#### [Required work]
Starting at the line that contains "if empty is", copy each line through the end of the listing below. Include both ends and output nothing more.

#### [Source excerpt]
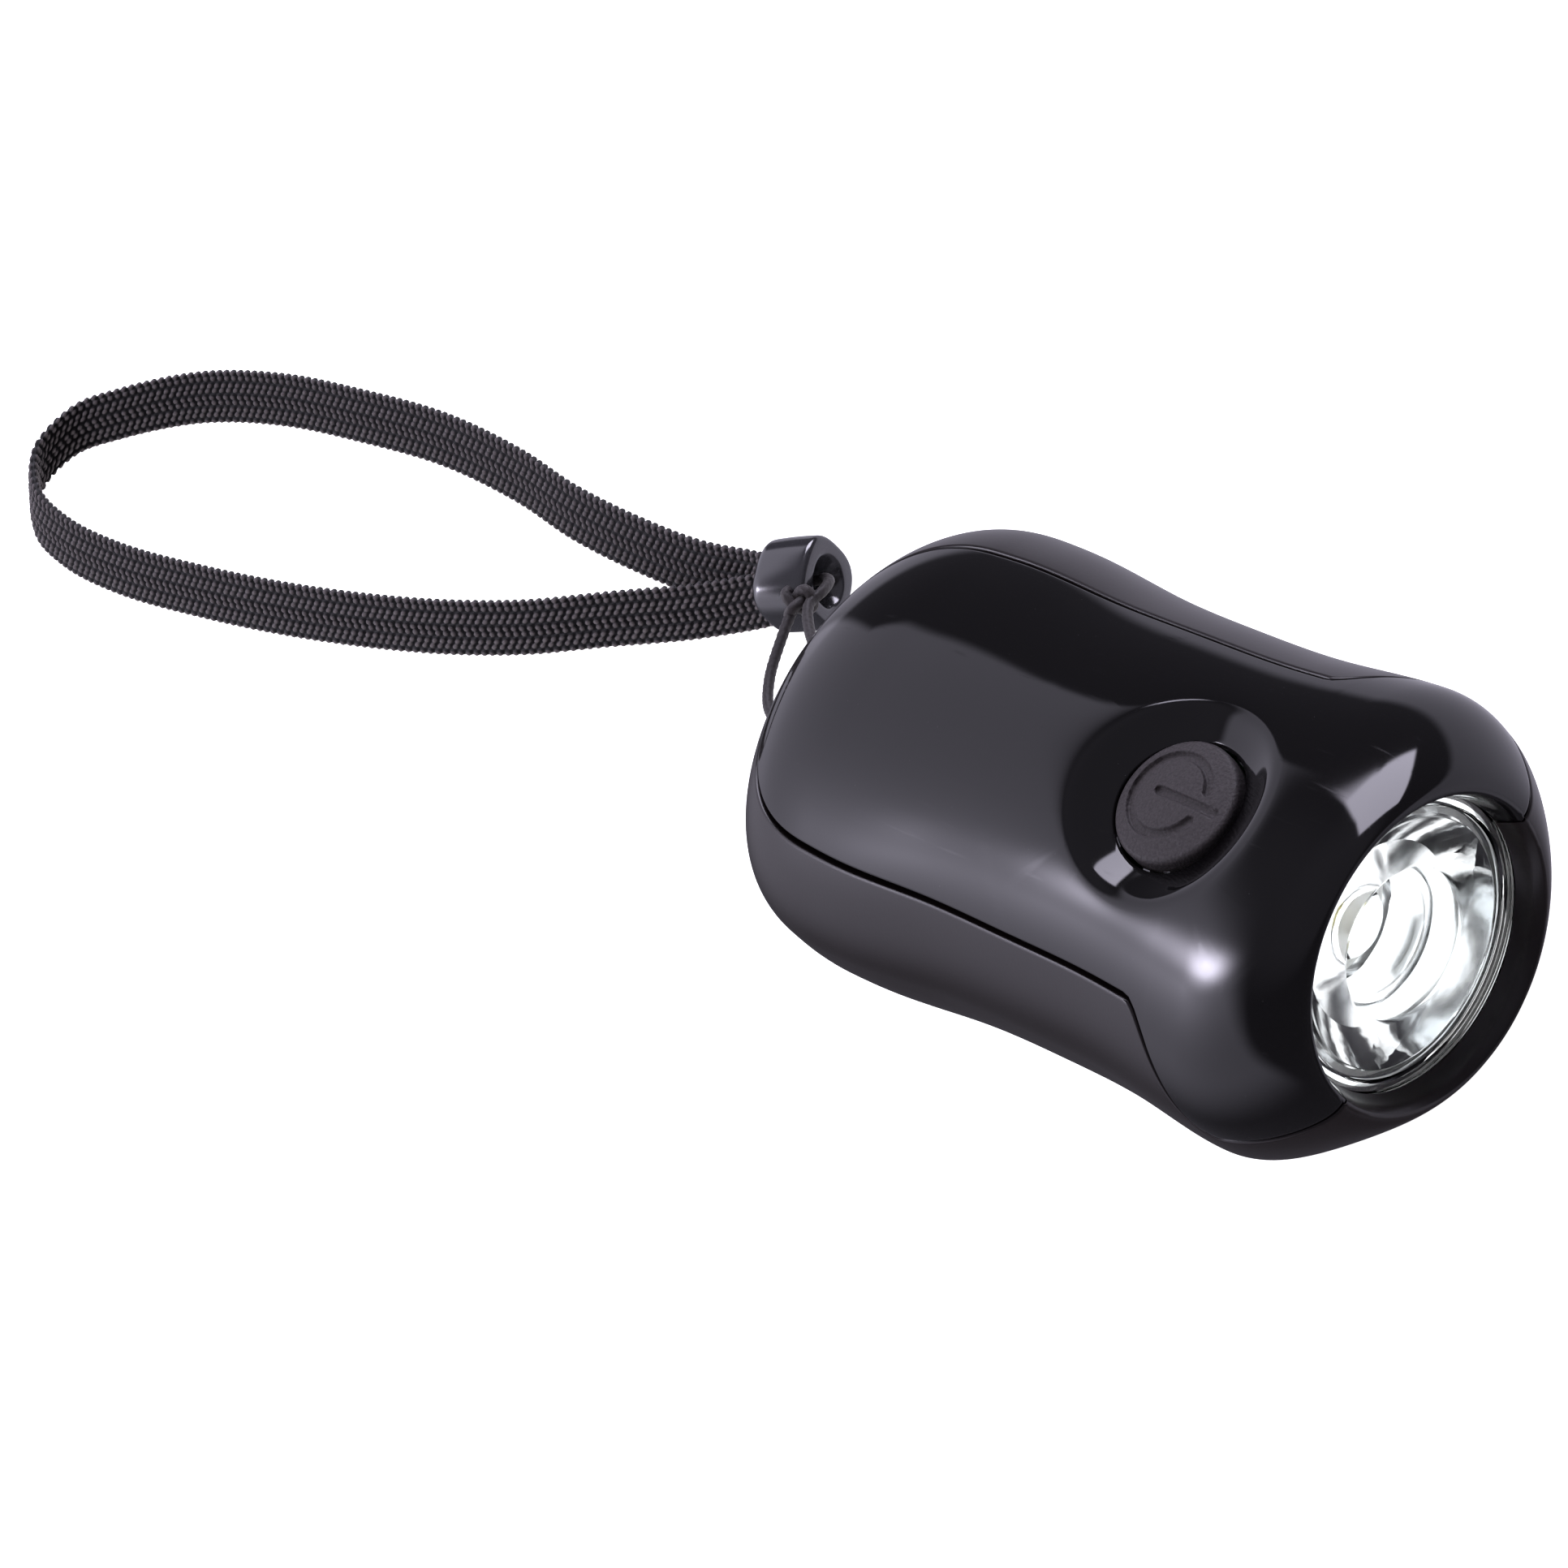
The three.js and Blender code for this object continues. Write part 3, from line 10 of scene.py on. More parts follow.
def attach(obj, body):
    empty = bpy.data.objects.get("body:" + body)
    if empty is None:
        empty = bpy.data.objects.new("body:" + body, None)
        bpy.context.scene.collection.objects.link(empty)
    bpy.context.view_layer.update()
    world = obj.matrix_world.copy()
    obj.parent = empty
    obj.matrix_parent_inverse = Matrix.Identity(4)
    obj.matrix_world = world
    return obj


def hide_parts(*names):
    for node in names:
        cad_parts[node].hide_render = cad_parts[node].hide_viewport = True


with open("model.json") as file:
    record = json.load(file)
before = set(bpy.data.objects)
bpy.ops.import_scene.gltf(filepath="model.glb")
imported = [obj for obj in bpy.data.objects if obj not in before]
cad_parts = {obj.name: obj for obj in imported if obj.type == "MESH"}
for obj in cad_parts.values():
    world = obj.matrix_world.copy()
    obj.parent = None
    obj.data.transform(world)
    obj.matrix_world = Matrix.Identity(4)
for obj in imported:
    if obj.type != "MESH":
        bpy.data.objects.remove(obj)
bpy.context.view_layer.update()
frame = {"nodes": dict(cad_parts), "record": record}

#### [Reply]
    if empty is None:
        empty = bpy.data.objects.new("body:" + body, None)
        bpy.context.scene.collection.objects.link(empty)
    bpy.context.view_layer.update()
    world = obj.matrix_world.copy()
    obj.parent = empty
    obj.matrix_parent_inverse = Matrix.Identity(4)
    obj.matrix_world = world
    return obj


def hide_parts(*names):
    for node in names:
        cad_parts[node].hide_render = cad_parts[node].hide_viewport = True


with open("model.json") as file:
    record = json.load(file)
before = set(bpy.data.objects)
bpy.ops.import_scene.gltf(filepath="model.glb")
imported = [obj for obj in bpy.data.objects if obj not in before]
cad_parts = {obj.name: obj for obj in imported if obj.type == "MESH"}
for obj in cad_parts.values():
    world = obj.matrix_world.copy()
    obj.parent = None
    obj.data.transform(world)
    obj.matrix_world = Matrix.Identity(4)
for obj in imported:
    if obj.type != "MESH":
        bpy.data.objects.remove(obj)
bpy.context.view_layer.update()
frame = {"nodes": dict(cad_parts), "record": record}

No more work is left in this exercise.